Pour notre part, nous qui ne le connaissons qu'à travers ses écrits et les faits de l'histoire, Bernard Binlin Dadié est bel et bien un sacrifié de l'houphouétisme. Et nous allons le démontrer.
Il faut relever à toutes fins utiles que chaque homme, en venant au monde, ne saurait savoir d'avance le rôle que lui assigne le destin. Telle une feuille sur l'eau, elle glisse vers une destination sans fin. Ainsi pensaient les Maya, peuple d'Amérique-centrale.
Ils avaient atteint un haut degré de civilisation à l'époque précolombienne, dont tout le monde se souvient. Aussi pour s'immortaliser, ce peuple entreprit-il de construire les monuments que l'on sait. Belle image n'est-ce pas ? De là, soutenir que l'homme n'est pas maître de son destin, il n'y a qu'un pas que nous ne saurions franchir.
Dadié, le Sphinx
C'est heureux qu'il n'en soit pas ainsi. Pour notre part, stoïcien par nature, nous croyons comme Alfred de Vigny dans "la mort du loup" que "gémir, pleurer c'est également lâche".
Et ce n'est pas Bernard Dadié qui nous contredira. Lui qui garde jalousement par dévers lui tout ce qu'il a vécu et emmagasiné, de sa vie de militant.
Son silence ne peut s'expliquer que par un seul fait. Il en sait trop au point qu'il pourrait gêner plus d'un.
Rien ne saurait l'émouvoir. Placide il est, Placide il restera. Ce n'est pas de ce Bernard B. Dadié que nous voulons parler, c'est-à-dire le poète, l'homme de lettres, au même titre que Senghor, Franck Fanon et Césaire. Ce Dadié, ne nous intéresse pas ici. On verra plus tard.

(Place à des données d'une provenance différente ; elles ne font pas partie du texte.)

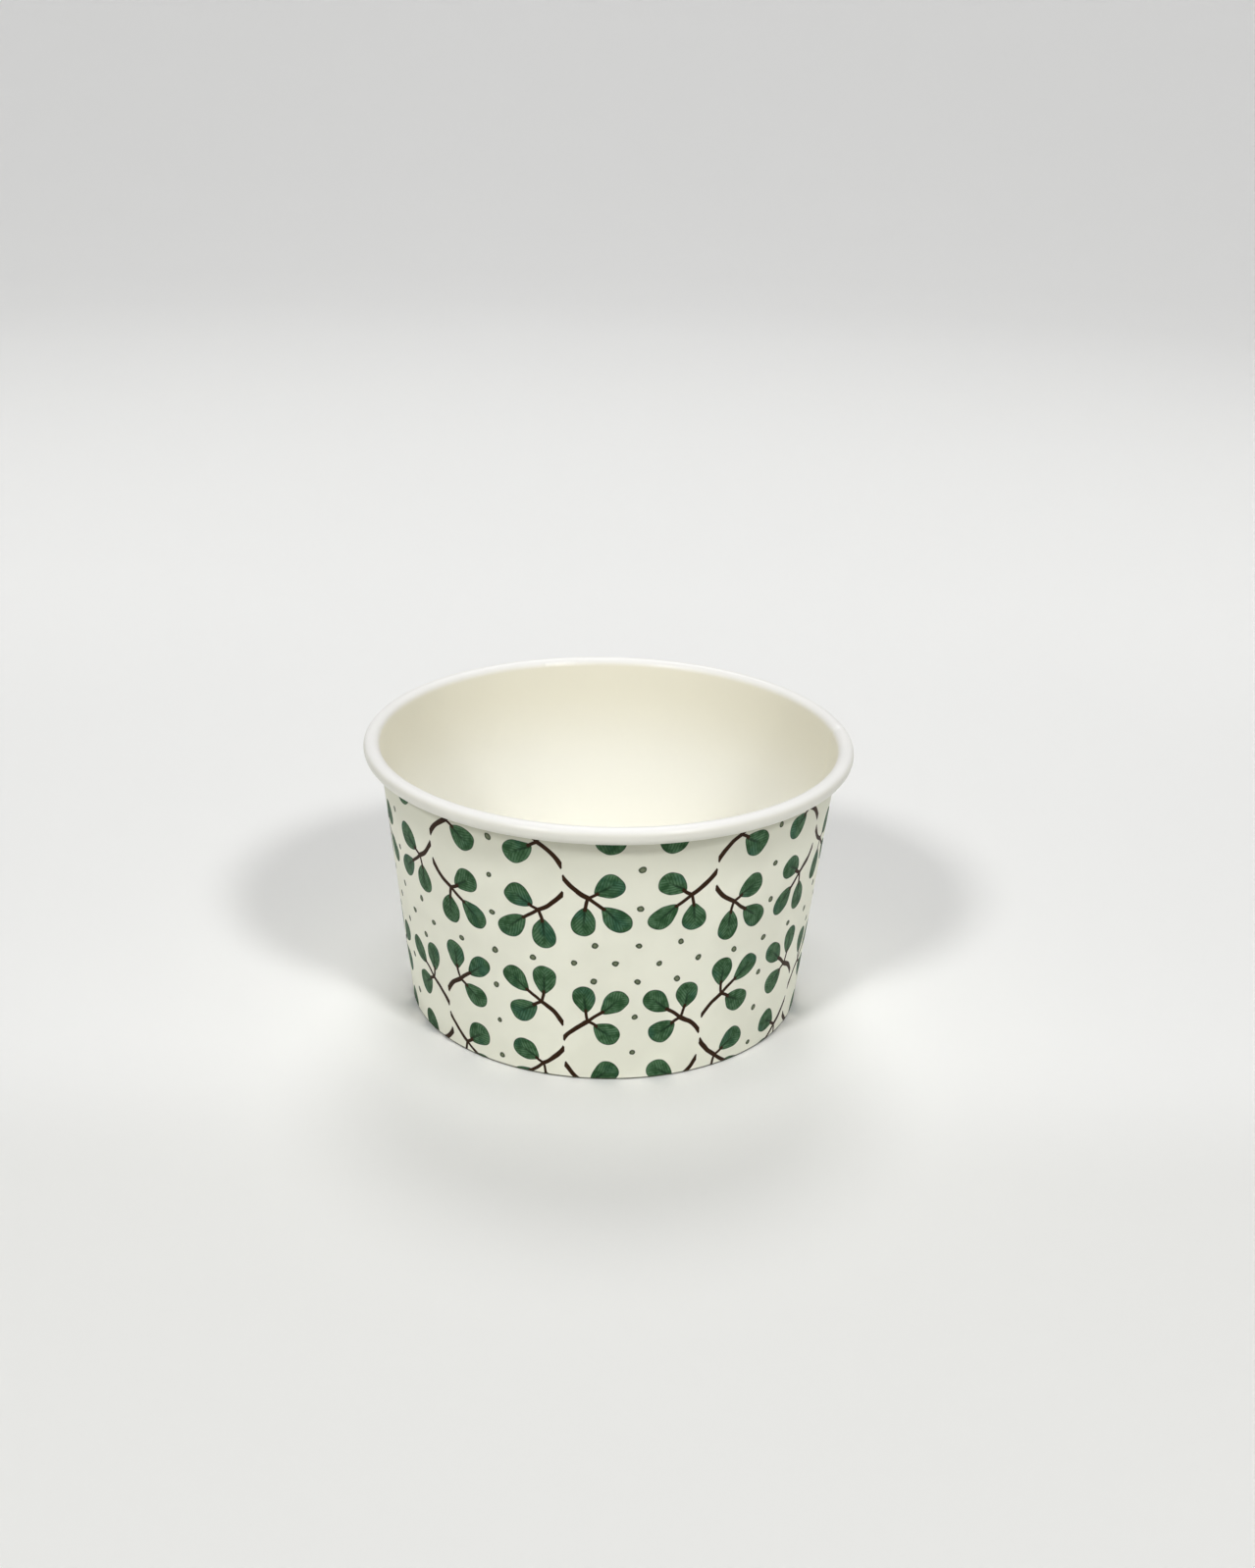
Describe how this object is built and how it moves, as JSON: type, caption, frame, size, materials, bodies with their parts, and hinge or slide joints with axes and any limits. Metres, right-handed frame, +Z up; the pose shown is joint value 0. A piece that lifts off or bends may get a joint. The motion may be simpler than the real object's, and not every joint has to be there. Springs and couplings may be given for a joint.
{
  "type": "paper snack bowl",
  "caption": "Round tapered paperboard bowl with an outward-rolled rim, a lapped side seam, a hemmed foot and a base raised above the table.",
  "frame": {"origin": "middle of the circle that the bowl rests on, at table height", "axes": "+Z up out of the mouth, -Y towards the front of the print, with the side seam close to +X"},
  "size_m": [0.115, 0.115, 0.066],
  "materials": {
    "printed_board": "satin",
    "plain_board": "satin"
  },
  "bodies": {
    "root": {"side_wall": "printed_board", "base_disc": "plain_board"}
  },
  "joints": []
}
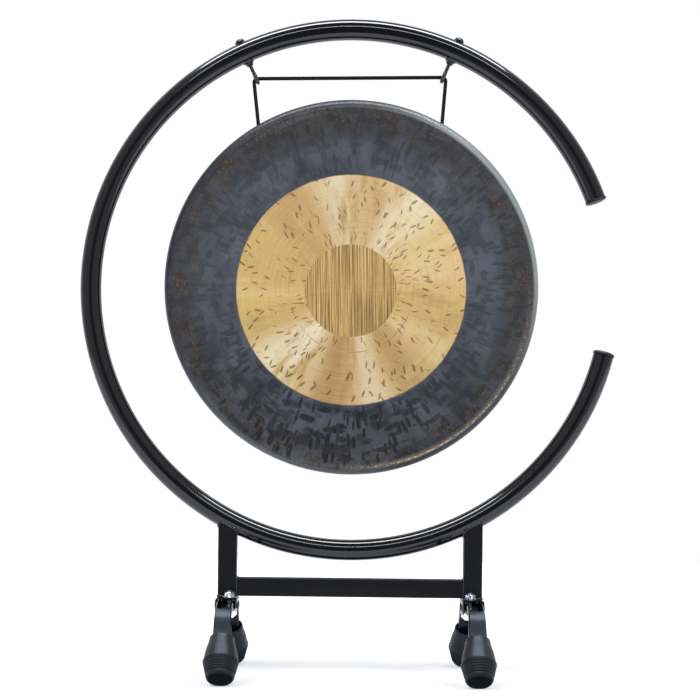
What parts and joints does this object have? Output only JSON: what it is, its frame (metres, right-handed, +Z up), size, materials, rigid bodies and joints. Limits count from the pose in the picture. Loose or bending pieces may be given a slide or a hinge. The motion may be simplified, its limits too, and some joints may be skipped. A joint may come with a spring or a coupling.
{
  "type": "gong stand",
  "caption": "Floor stand with an open tube hoop on posts, folding legs with rubber feet, and a rimmed bronze gong hung on a cord.",
  "frame": {"origin": "on the floor, straight below the centre of the hoop, in the hoop's plane", "axes": "+X to the right and +Y away as seen by someone who faces the gong, +Z up; the hoop lies in the XZ plane and opens towards +X"},
  "size_m": [0.7225, 0.3144, 0.8885],
  "materials": {
    "gloss_black": "glossy black enamel",
    "satin_black": "satin black enamel",
    "pressed_black": "satin black enamel on pressed sheet",
    "zinc": "bright zinc plate",
    "rubber": "matt dark blue-grey rubber",
    "cap_plastic": "matt black moulding",
    "cord": "laid black cord",
    "gong_bronze": "hammered bronze: dark patina outside, lathed bright band and brushed centre"
  },
  "bodies": {
    "frame": {"ring_tube": "gloss_black", "end_cap_upper": "cap_plastic", "end_cap_lower": "cap_plastic", "upright_left": "satin_black", "upright_right": "satin_black", "crossbar": "satin_black", "bracket_left": "pressed_black", "bracket_right": "pressed_black", "cord_span": "cord", "eye_bolt_left": "gloss_black", "saddle_nut_left": "gloss_black", "cap_nut_left": "gloss_black", "eye_bolt_right": "gloss_black", "saddle_nut_right": "gloss_black", "cap_nut_right": "gloss_black", "stop_screw_left_front": "zinc", "lock_nut_left_front": "zinc", "pivot_pin_left_front": "zinc", "stop_screw_left_rear": "zinc", "lock_nut_left_rear": "zinc", "pivot_pin_left_rear": "zinc", "stop_screw_right_front": "zinc", "lock_nut_right_front": "zinc", "pivot_pin_right_front": "zinc", "stop_screw_right_rear": "zinc", "lock_nut_right_rear": "zinc", "pivot_pin_right_rear": "zinc"},
    "hanger": {"cord_drop_left": "cord", "cord_drop_right": "cord", "knot_left": "cord", "knot_right": "cord"},
    "gong": {"gong": "gong_bronze"},
    "leg_left_front_body": {"leg_left_front": "pressed_black", "rubber_foot_left_front": "rubber"},
    "leg_left_rear_body": {"leg_left_rear": "pressed_black", "rubber_foot_left_rear": "rubber"},
    "leg_right_front_body": {"leg_right_front": "pressed_black", "rubber_foot_right_front": "rubber"},
    "leg_right_rear_body": {"leg_right_rear": "pressed_black", "rubber_foot_right_rear": "rubber"}
  },
  "joints": [
    {"name": "hanger_swing", "type": "hinge", "parent": "frame", "child": "hanger", "pos_m": [-0.00576, 0, 0.80936], "axis": [0.9998, 0, 0.0201], "range_deg": [-20, 20]},
    {"name": "gong_rock", "type": "hinge", "parent": "hanger", "child": "gong", "pos_m": [-0.00447, 0, 0.74536], "axis": [0.9998, 0, 0.0201], "range_deg": [-8, 8]},
    {"name": "leg_fold_left_front", "type": "hinge", "parent": "frame", "child": "leg_left_front_body", "pos_m": [-0.1629, -0.016, 0.0942], "axis": [1, 0, 0], "range_deg": [0, 52]},
    {"name": "leg_fold_left_rear", "type": "hinge", "parent": "frame", "child": "leg_left_rear_body", "pos_m": [-0.1629, 0.016, 0.0942], "axis": [-1, 0, 0], "range_deg": [0, 52]},
    {"name": "leg_fold_right_front", "type": "hinge", "parent": "frame", "child": "leg_right_front_body", "pos_m": [0.1679, -0.016, 0.0942], "axis": [1, 0, 0], "range_deg": [0, 52]},
    {"name": "leg_fold_right_rear", "type": "hinge", "parent": "frame", "child": "leg_right_rear_body", "pos_m": [0.1679, 0.016, 0.0942], "axis": [-1, 0, 0], "range_deg": [0, 52]}
  ]
}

C'est plutôt le Dadié ayant rencontré l'histoire dans son berceau.
Tel Cendrillon, une fée l'a pris sous son aile protectrice. Et comment pourrait-il en être autrement lorsqu'on est le fils de Gabriel Dadié ?
Depuis que je m'intéresse à la vie des principaux acteurs de l'histoire de notre pays au cours de ces quarante dernières années, la vie d'un homme ne m'a pas autant fasciné qu'intrigué à l’image de celle de Bernard B. Dadié.
Non pas que l'homme était multidimensionnel comme on pourrait le croire, car Bernard Dadié est poète et politique. Mais c'est surtout le sens de l'histoire qu'il a et cela se voit à travers ses oeuvres romancées. Et c'est ici que se trouve la difficulté. Comment faire pour appréhender l'homme Bernard Dadié ?
Tout d'abord, l'admiration du poète pour le courage et l'audace étouffés par l'homme politique que fut Dadié. Les années de braise qui furent les siennes nous pèsent et nous inquiètent, si on pense à rebours.
Cela ne peut susciter que questions sur questions. Bernard Dadié qui est-il exactement ? Que fait -il? Et que veut-il? Qu'a-t-il fait de sa vie ? Pourquoi ne répond-il pas? Pourquoi est-il aux abonnés absents ?
Allume-t-on une lampe pour la cacher sous le boisseau ? Tout cela nous semble bizarre. Ne connaissant pas l'homme, il faut tâcher, coller à la réalité et surtout demeurer objectif. En aurais-je le courage?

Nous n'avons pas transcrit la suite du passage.